[Task prompt]
Exactly as given, repeat all of the entries.

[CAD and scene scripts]

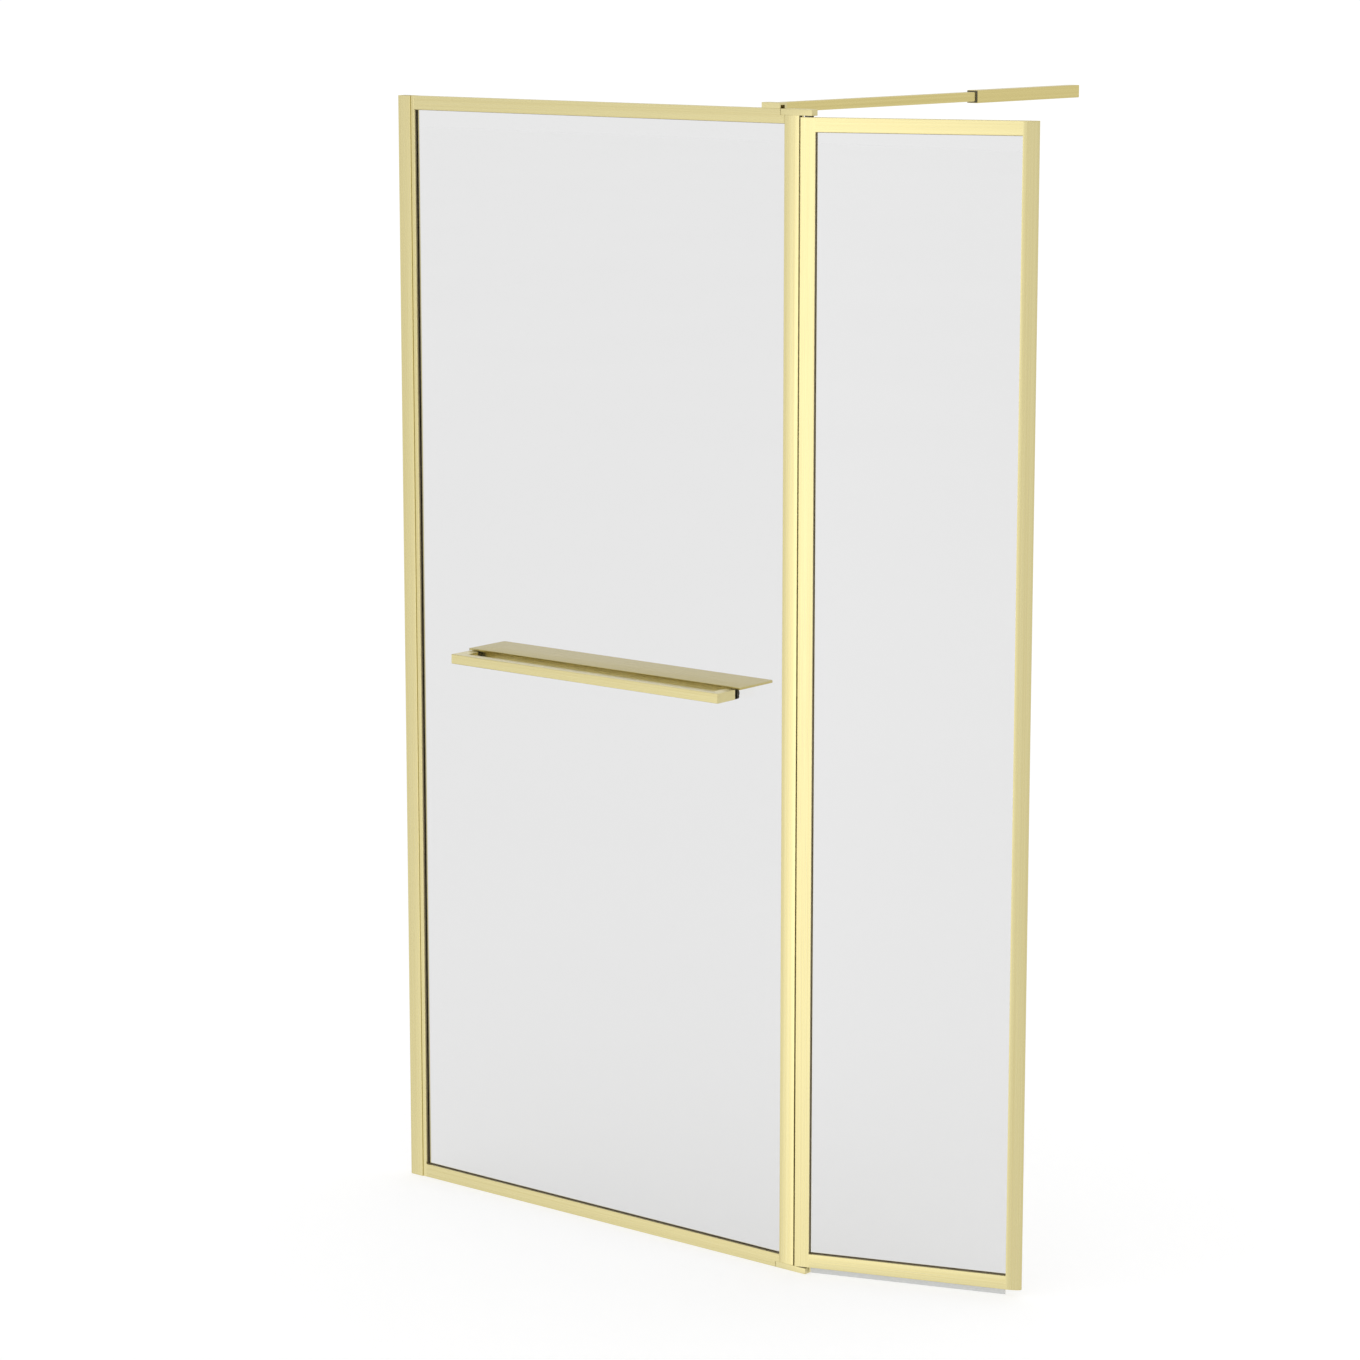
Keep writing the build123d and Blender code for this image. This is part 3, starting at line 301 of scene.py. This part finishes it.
# Materials
def new_material(name):
    """Empty material with its Principled shader and Object coordinates."""
    material = bpy.data.materials.new(name)
    material.use_nodes = True
    nodes = material.node_tree.nodes
    shader = nodes["Principled BSDF"]
    place = nodes.new("ShaderNodeTexCoord")
    return material, nodes, material.node_tree.links, shader, place


def ramp(nodes, links, source, low, high, first=0.3, last=0.7):
    """Colour that follows a value, from low to high."""
    node = nodes.new("ShaderNodeValToRGB")
    node.color_ramp.elements[0].position = first
    node.color_ramp.elements[1].position = last
    node.color_ramp.elements[0].color = (*low, 1.0)
    node.color_ramp.elements[1].color = (*high, 1.0)
    links.new(source, node.inputs["Fac"])
    return node.outputs["Color"]


def spread(nodes, links, source, low, high, first=0.3, last=0.7):
    """Number that follows a value, from low to high."""
    node = nodes.new("ShaderNodeMapRange")
    node.inputs["From Min"].default_value = first
    node.inputs["From Max"].default_value = last
    node.inputs["To Min"].default_value = low
    node.inputs["To Max"].default_value = high
    links.new(source, node.inputs["Value"])
    return node.outputs["Result"]


def speckled(nodes, links, place, shader, scale, detail, strength, depth):
    """Fine speckle on the Object coordinates, with its bump on the shader."""
    speckle = nodes.new("ShaderNodeGroup")
    speckle.node_tree = speckle_group()
    for name, value in (("Scale", scale), ("Detail", detail), ("Strength", strength), ("Depth", depth)):
        speckle.inputs[name].default_value = value
    links.new(place.outputs["Object"], speckle.inputs["Vector"])
    links.new(speckle.outputs["Normal"], shader.inputs["Normal"])
    return speckle.outputs["Value"]


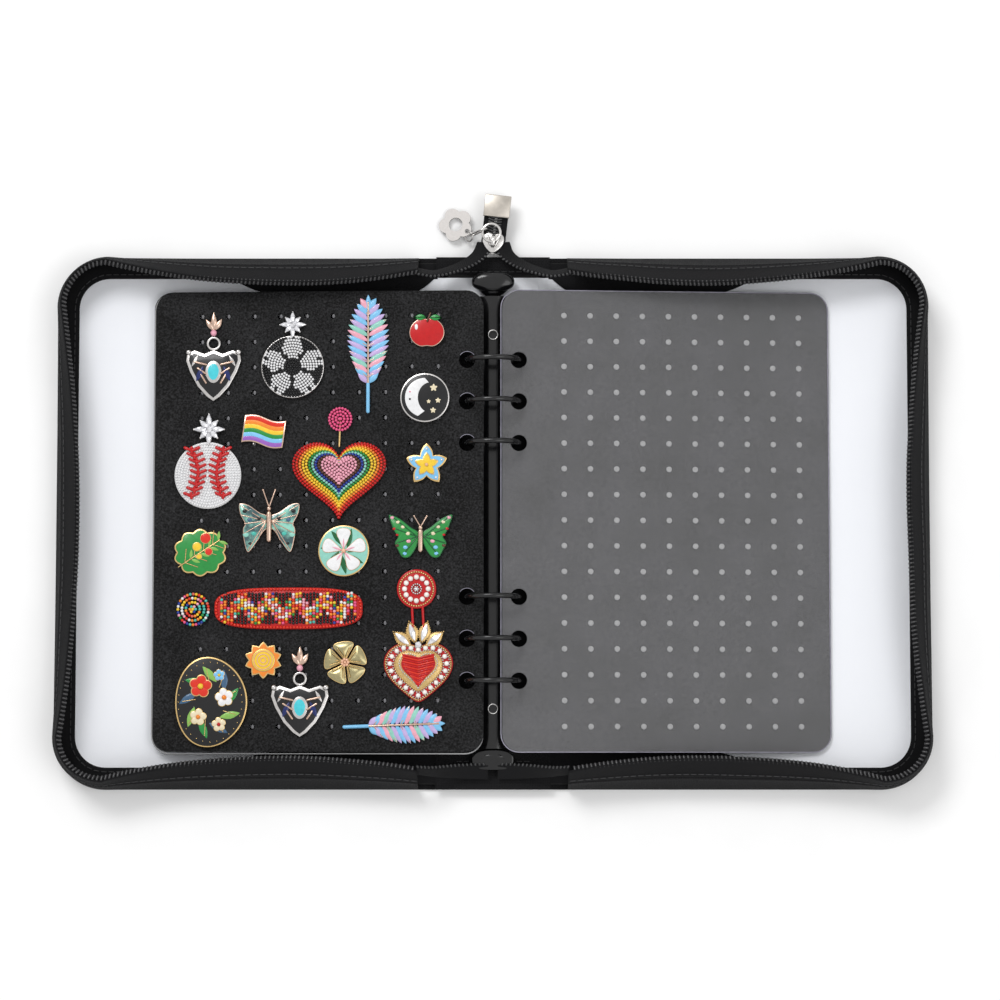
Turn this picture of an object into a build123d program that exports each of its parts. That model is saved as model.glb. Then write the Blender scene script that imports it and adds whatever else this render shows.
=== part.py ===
from build123d import *
import math
import os

# Pin display binder, lying open. Millimetres, +Z up, +Y towards the head of the spine.
# The origin is the middle of the spine's underside, on the surface that the binder lies on.

# Pin pages: standard A5 six-ring pages, which the case is sized round
page_w = 150.0
page_h = 210.0
page_t = 1.0
film_t = 0.3
film_peek = 1.0
page_corner_r = 8.0
page_start = 4.25
page_edge_w = 17.75
page_hole_r = 3.75
left_page_clear = 4.4
right_page_clear = 0.4
dot_columns = 10
dot_rows = 17
dot_side_margin = 21.0
dot_end_margin = 11.4
dot_r = 1.35

# Case
page_fore_clear = 45.75
page_end_clear = 17.0
case_corner_r = 24.0
spine_w = 44.0
fabric_t = 0.8
board_t = 2.0
lining_t = 0.6
board_gap = 3.5
fabric_gap = 0.5
spine_board_inset = 1.0
wall_clear = 0.3
binding_w = 6.6
binding_t = 0.9

# Zip gusset round three sides of each cover
wall_t = 1.2
seam_z = 14.0
rim_z = 21.6
wall_start = 12.0
tape_t = 1.0
coil_w = 1.8
coil_h = 2.0
coil_seat = 0.1
foot_bow = 0.1
seam_corner_inset = 1.5
seam_long_inset = 5.5
seam_fore_inset = 4.2
seam_spine_inset = 3.0
rim_corner_inset = 3.2
rim_long_inset = 13.4
rim_fore_inset = 10.8
rim_spine_inset = 7.7

# Spine ends and the strands of open zipper that cross the folds
end_panel_d = 8.0
end_panel_t = 1.4
strand_t = 1.6
strand_h = 5.0
strand_gap = 0.4
strand_clear = 0.3
head_strand_x = 3.0
foot_strand_x = 11.0

# Zip tail beyond the head of the spine
tail_turn = 6.6
tail_out = 5.8
tail_z = 6.0
tail_below = 4.4
tail_length = 20.6
tail_tape_w = 4.9
tail_tape_t = 1.0
tail_slit = 1.2
tail_coil_w = 2.3
tail_coil_h = 1.8
clamp_l = 9.7
clamp_wall = 0.5
clamp_bite = 8.0

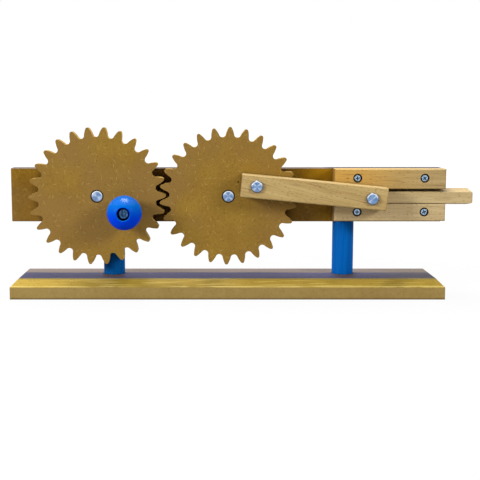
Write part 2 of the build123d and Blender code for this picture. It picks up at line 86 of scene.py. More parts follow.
# %% Wires: sockets that can be added and multiplied
class Wire:
    """One output of a node, which takes part in sums."""

    def __init__(self, wiring, socket):
        self.wiring = wiring
        self.socket = socket

    def __getitem__(self, output):
        """Another output of the same node, by name."""
        return Wire(self.wiring, self.socket.node.outputs[output])

    def join(self, operation, other, swapped=False):
        """This wire and another wire or number, through one Math or Vector Math node."""
        is_vector = self.socket.type == "VECTOR"
        if isinstance(other, Wire):
            is_vector = is_vector or other.socket.type == "VECTOR"
        elif is_vector:
            other = (other, other, other)
        kind = "ShaderNodeVectorMath" if is_vector else "ShaderNodeMath"
        pair = (other, self) if swapped else (self, other)
        return self.wiring.node(kind, {"operation": operation}, dict(enumerate(pair)))

    def __add__(self, other):
        return self.join("ADD", other)

    def __radd__(self, other):
        return self.join("ADD", other, swapped=True)

    def __sub__(self, other):
        return self.join("SUBTRACT", other)

    def __rsub__(self, other):
        return self.join("SUBTRACT", other, swapped=True)

    def __mul__(self, other):
        return self.join("MULTIPLY", other)

    def __rmul__(self, other):
        return self.join("MULTIPLY", other, swapped=True)

    def __truediv__(self, other):
        return self.join("DIVIDE", other)

    def __rtruediv__(self, other):
        return self.join("DIVIDE", other, swapped=True)

    def __gt__(self, level):
        """1 where the wire is above a level, and 0 elsewhere."""
        return self.join("GREATER_THAN", level)

    def __lt__(self, level):
        """1 where the wire is below a level, and 0 elsewhere."""
        return self.join("LESS_THAN", level)

    def __abs__(self):
        return self.wiring.node("ShaderNodeMath", {"operation": "ABSOLUTE"}, {0: self})

    def at_least(self, other):
        """The greater of this wire and another."""
        return self.join("MAXIMUM", other)

    def fade(self, start, end):
        """Goes smoothly from 0 to 1 as the wire goes from start to end."""
        return self.wiring.node("ShaderNodeMapRange", {"interpolation_type": "SMOOTHSTEP"}, {
            "Value": self, "From Min": start, "From Max": end})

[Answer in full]
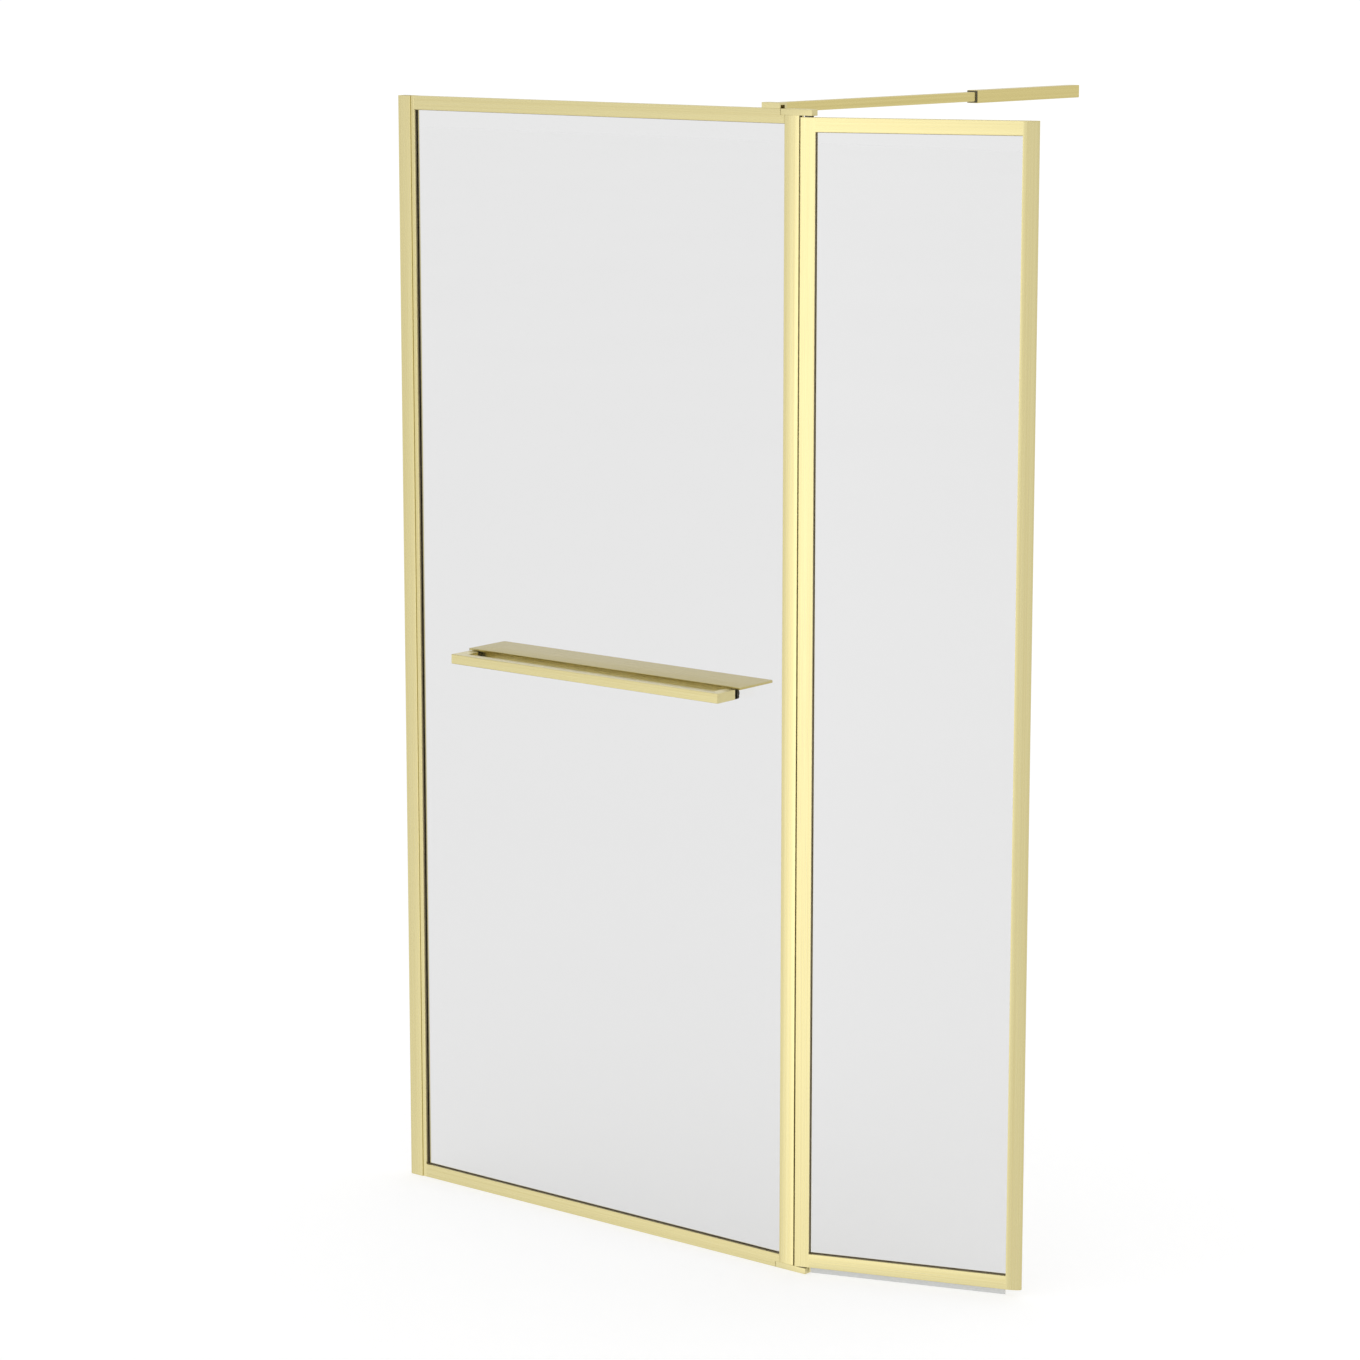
Keep writing the build123d and Blender code for this image. This is part 3, starting at line 301 of scene.py. This part finishes it.
# Materials
def new_material(name):
    """Empty material with its Principled shader and Object coordinates."""
    material = bpy.data.materials.new(name)
    material.use_nodes = True
    nodes = material.node_tree.nodes
    shader = nodes["Principled BSDF"]
    place = nodes.new("ShaderNodeTexCoord")
    return material, nodes, material.node_tree.links, shader, place


def ramp(nodes, links, source, low, high, first=0.3, last=0.7):
    """Colour that follows a value, from low to high."""
    node = nodes.new("ShaderNodeValToRGB")
    node.color_ramp.elements[0].position = first
    node.color_ramp.elements[1].position = last
    node.color_ramp.elements[0].color = (*low, 1.0)
    node.color_ramp.elements[1].color = (*high, 1.0)
    links.new(source, node.inputs["Fac"])
    return node.outputs["Color"]


def spread(nodes, links, source, low, high, first=0.3, last=0.7):
    """Number that follows a value, from low to high."""
    node = nodes.new("ShaderNodeMapRange")
    node.inputs["From Min"].default_value = first
    node.inputs["From Max"].default_value = last
    node.inputs["To Min"].default_value = low
    node.inputs["To Max"].default_value = high
    links.new(source, node.inputs["Value"])
    return node.outputs["Result"]


def speckled(nodes, links, place, shader, scale, detail, strength, depth):
    """Fine speckle on the Object coordinates, with its bump on the shader."""
    speckle = nodes.new("ShaderNodeGroup")
    speckle.node_tree = speckle_group()
    for name, value in (("Scale", scale), ("Detail", detail), ("Strength", strength), ("Depth", depth)):
        speckle.inputs[name].default_value = value
    links.new(place.outputs["Object"], speckle.inputs["Vector"])
    links.new(speckle.outputs["Normal"], shader.inputs["Normal"])
    return speckle.outputs["Value"]


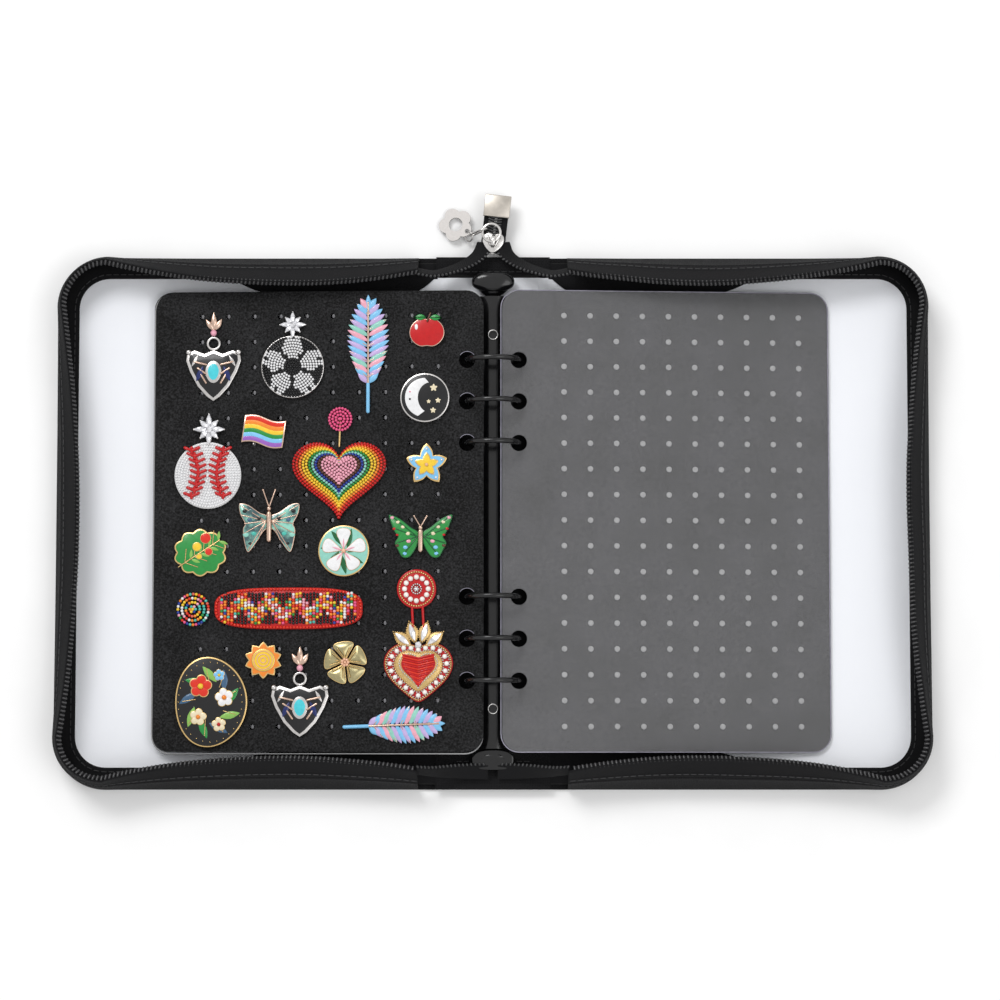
Turn this picture of an object into a build123d program that exports each of its parts. That model is saved as model.glb. Then write the Blender scene script that imports it and adds whatever else this render shows.
=== part.py ===
from build123d import *
import math
import os

# Pin display binder, lying open. Millimetres, +Z up, +Y towards the head of the spine.
# The origin is the middle of the spine's underside, on the surface that the binder lies on.

# Pin pages: standard A5 six-ring pages, which the case is sized round
page_w = 150.0
page_h = 210.0
page_t = 1.0
film_t = 0.3
film_peek = 1.0
page_corner_r = 8.0
page_start = 4.25
page_edge_w = 17.75
page_hole_r = 3.75
left_page_clear = 4.4
right_page_clear = 0.4
dot_columns = 10
dot_rows = 17
dot_side_margin = 21.0
dot_end_margin = 11.4
dot_r = 1.35

# Case
page_fore_clear = 45.75
page_end_clear = 17.0
case_corner_r = 24.0
spine_w = 44.0
fabric_t = 0.8
board_t = 2.0
lining_t = 0.6
board_gap = 3.5
fabric_gap = 0.5
spine_board_inset = 1.0
wall_clear = 0.3
binding_w = 6.6
binding_t = 0.9

# Zip gusset round three sides of each cover
wall_t = 1.2
seam_z = 14.0
rim_z = 21.6
wall_start = 12.0
tape_t = 1.0
coil_w = 1.8
coil_h = 2.0
coil_seat = 0.1
foot_bow = 0.1
seam_corner_inset = 1.5
seam_long_inset = 5.5
seam_fore_inset = 4.2
seam_spine_inset = 3.0
rim_corner_inset = 3.2
rim_long_inset = 13.4
rim_fore_inset = 10.8
rim_spine_inset = 7.7

# Spine ends and the strands of open zipper that cross the folds
end_panel_d = 8.0
end_panel_t = 1.4
strand_t = 1.6
strand_h = 5.0
strand_gap = 0.4
strand_clear = 0.3
head_strand_x = 3.0
foot_strand_x = 11.0

# Zip tail beyond the head of the spine
tail_turn = 6.6
tail_out = 5.8
tail_z = 6.0
tail_below = 4.4
tail_length = 20.6
tail_tape_w = 4.9
tail_tape_t = 1.0
tail_slit = 1.2
tail_coil_w = 2.3
tail_coil_h = 1.8
clamp_l = 9.7
clamp_wall = 0.5
clamp_bite = 8.0

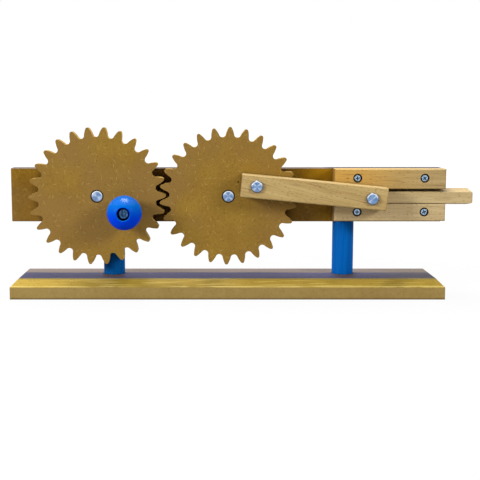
Write part 2 of the build123d and Blender code for this picture. It picks up at line 86 of scene.py. More parts follow.
# %% Wires: sockets that can be added and multiplied
class Wire:
    """One output of a node, which takes part in sums."""

    def __init__(self, wiring, socket):
        self.wiring = wiring
        self.socket = socket

    def __getitem__(self, output):
        """Another output of the same node, by name."""
        return Wire(self.wiring, self.socket.node.outputs[output])

    def join(self, operation, other, swapped=False):
        """This wire and another wire or number, through one Math or Vector Math node."""
        is_vector = self.socket.type == "VECTOR"
        if isinstance(other, Wire):
            is_vector = is_vector or other.socket.type == "VECTOR"
        elif is_vector:
            other = (other, other, other)
        kind = "ShaderNodeVectorMath" if is_vector else "ShaderNodeMath"
        pair = (other, self) if swapped else (self, other)
        return self.wiring.node(kind, {"operation": operation}, dict(enumerate(pair)))

    def __add__(self, other):
        return self.join("ADD", other)

    def __radd__(self, other):
        return self.join("ADD", other, swapped=True)

    def __sub__(self, other):
        return self.join("SUBTRACT", other)

    def __rsub__(self, other):
        return self.join("SUBTRACT", other, swapped=True)

    def __mul__(self, other):
        return self.join("MULTIPLY", other)

    def __rmul__(self, other):
        return self.join("MULTIPLY", other, swapped=True)

    def __truediv__(self, other):
        return self.join("DIVIDE", other)

    def __rtruediv__(self, other):
        return self.join("DIVIDE", other, swapped=True)

    def __gt__(self, level):
        """1 where the wire is above a level, and 0 elsewhere."""
        return self.join("GREATER_THAN", level)

    def __lt__(self, level):
        """1 where the wire is below a level, and 0 elsewhere."""
        return self.join("LESS_THAN", level)

    def __abs__(self):
        return self.wiring.node("ShaderNodeMath", {"operation": "ABSOLUTE"}, {0: self})

    def at_least(self, other):
        """The greater of this wire and another."""
        return self.join("MAXIMUM", other)

    def fade(self, start, end):
        """Goes smoothly from 0 to 1 as the wire goes from start to end."""
        return self.wiring.node("ShaderNodeMapRange", {"interpolation_type": "SMOOTHSTEP"}, {
            "Value": self, "From Min": start, "From Max": end})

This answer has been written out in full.